Cosa voglia dire per uno scrittore confrontarsi con la scrittura è questione meno pleonastica di quanto si creda. Il fatto della scrittura, non lo scrivere, e cioè la scrittura come presenza, come presente della tua attività di scrittore, è qualcosa che sfugge alle regole eppure è alla continua ricerca di un catalogo minimo di attrezzi utili. A uso delle nuove generazioni, come le sommosse e l’anarchia, ci ricorda un pedagogo belga. Martin Amis, d’altronde, ha reso bene questo esercizio, raffinato e intellettuale, in due volumi: Esperienza e La storia da dentro.
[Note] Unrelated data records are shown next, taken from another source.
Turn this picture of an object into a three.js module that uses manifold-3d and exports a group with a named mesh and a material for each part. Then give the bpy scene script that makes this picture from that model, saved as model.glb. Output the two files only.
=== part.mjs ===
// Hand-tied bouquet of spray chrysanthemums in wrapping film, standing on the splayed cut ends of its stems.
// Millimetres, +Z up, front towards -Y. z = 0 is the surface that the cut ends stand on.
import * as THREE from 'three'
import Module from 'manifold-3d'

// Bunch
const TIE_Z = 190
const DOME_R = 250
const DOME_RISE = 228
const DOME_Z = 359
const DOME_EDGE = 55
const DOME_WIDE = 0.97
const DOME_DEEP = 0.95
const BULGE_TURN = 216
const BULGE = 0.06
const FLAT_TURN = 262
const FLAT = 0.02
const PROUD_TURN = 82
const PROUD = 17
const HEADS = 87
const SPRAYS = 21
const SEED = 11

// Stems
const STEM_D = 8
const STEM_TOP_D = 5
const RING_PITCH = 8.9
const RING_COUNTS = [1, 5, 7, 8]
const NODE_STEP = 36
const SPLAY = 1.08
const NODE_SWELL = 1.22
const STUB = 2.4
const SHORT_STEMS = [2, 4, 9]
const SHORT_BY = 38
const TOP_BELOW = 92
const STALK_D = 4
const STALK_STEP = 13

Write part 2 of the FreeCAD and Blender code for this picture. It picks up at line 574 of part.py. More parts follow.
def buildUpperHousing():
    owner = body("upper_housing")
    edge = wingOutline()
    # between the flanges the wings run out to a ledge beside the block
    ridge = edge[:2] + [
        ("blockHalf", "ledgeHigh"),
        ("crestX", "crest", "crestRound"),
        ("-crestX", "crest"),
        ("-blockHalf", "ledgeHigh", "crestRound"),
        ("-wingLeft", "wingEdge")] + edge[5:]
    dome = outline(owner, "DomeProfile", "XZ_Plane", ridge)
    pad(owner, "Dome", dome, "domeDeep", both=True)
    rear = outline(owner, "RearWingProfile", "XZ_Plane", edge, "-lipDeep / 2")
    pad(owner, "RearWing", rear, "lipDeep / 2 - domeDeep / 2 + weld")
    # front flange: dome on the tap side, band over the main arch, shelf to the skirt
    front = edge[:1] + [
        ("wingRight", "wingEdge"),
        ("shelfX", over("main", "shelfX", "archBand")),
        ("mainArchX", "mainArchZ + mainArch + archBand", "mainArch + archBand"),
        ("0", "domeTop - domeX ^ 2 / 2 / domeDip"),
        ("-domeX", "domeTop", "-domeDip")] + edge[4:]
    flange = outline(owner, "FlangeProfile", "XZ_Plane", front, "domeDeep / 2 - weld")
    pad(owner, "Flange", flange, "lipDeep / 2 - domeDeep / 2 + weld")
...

Davide Bregola, che è scrittore ctonio ed evita le mode (e le località modaiole), ricapitola la sua vita di scrittore e il suo rapporto con la scrittura in un breve saggio romanzato, Lezioni dalle rovine (Avagliano, 2025), un’autobiografia non autorizzata dello scrittore, poiché egli di sé parla senza sapersi vedere come puro oggetto di indagine. È un’inchiesta personale, che incrocia amici, contati e un volume di studio che lo scrittore non sa esattamente quantificare finché non si ferma a pensarci. Perché non sono solo libri, ma scontri atomici con personalità spesso ingestibili. Una di queste è Vitalino Trevisan, che, per sua stessa ammissione fatta a Bregola, andava a puttane per non tradire la moglie. Un uomo che odiava, a quanto pare, la disattenzione altrui, perché così concentrato, così attento, e allo stesso tempo così eccentrico e straripante, da non reggere le contraddizioni altrui, di chi dice di ascoltarti e non lo fa.

E poi quel sacerdote di Umberto Bellintani, che in qualche modo fa da marea inconspaevole di un Ulisse di fabbrica, che compra Le bucoliche di Virgilio per un professore di latino che poi vuole farglielo riportare indietro, poiché non apprezzava la traduzione di Agostino Richelmy (nome che impunemente la storia della letteratura ha per altro cancellato; ma di cui varrebbe ricordare la grandezza in poesia). L’amore giovanile in una libreria, secondo la logica adolescenziale e impacciata dei sentimenti che si mescolano agli ormoni e che annebbiano il cervello. La ricerca di Bregola è vitale, tanto che sentirà presto la necessità, curando una collana di libri per un piccolo editore, di riesumare scrittori nascosti o scomparsi, o entrambe le cose. Scrittori appartati, periferici, di confine. Scrittore alla fine dell’Impero, dove pulsava più forte l’autenticità e il vero fermento. Altro che città. Sì, Bregola, abbiamo detto, è uno scrittore che evita i luoghi – ma anche gli scrittori – modaioli. Così come evita di evitarne lo stile. È diretto, chiaro, ma non ammicca allo slang, al linguaggio dei social, alla lingua del suo tempo. Scrive come si deve (e cioè in italiano) e lo fa ricercando, per la sua scrittura, delle radici. Mentre la cultura d’accademia si muove in maniera rizomatica, come da copione postmodernista (più Guattari di Deleuze), lui va in direzione ostinata e contraria. Va all’osso degli alberi e della terra, dove c’è la frattura inconsolabile del nostro tempo, dove tutto pare fermo e invece è un continuo degradare, assottigliarsi, fino al punto che solo scrittori di grande sensibilità possono operarvi.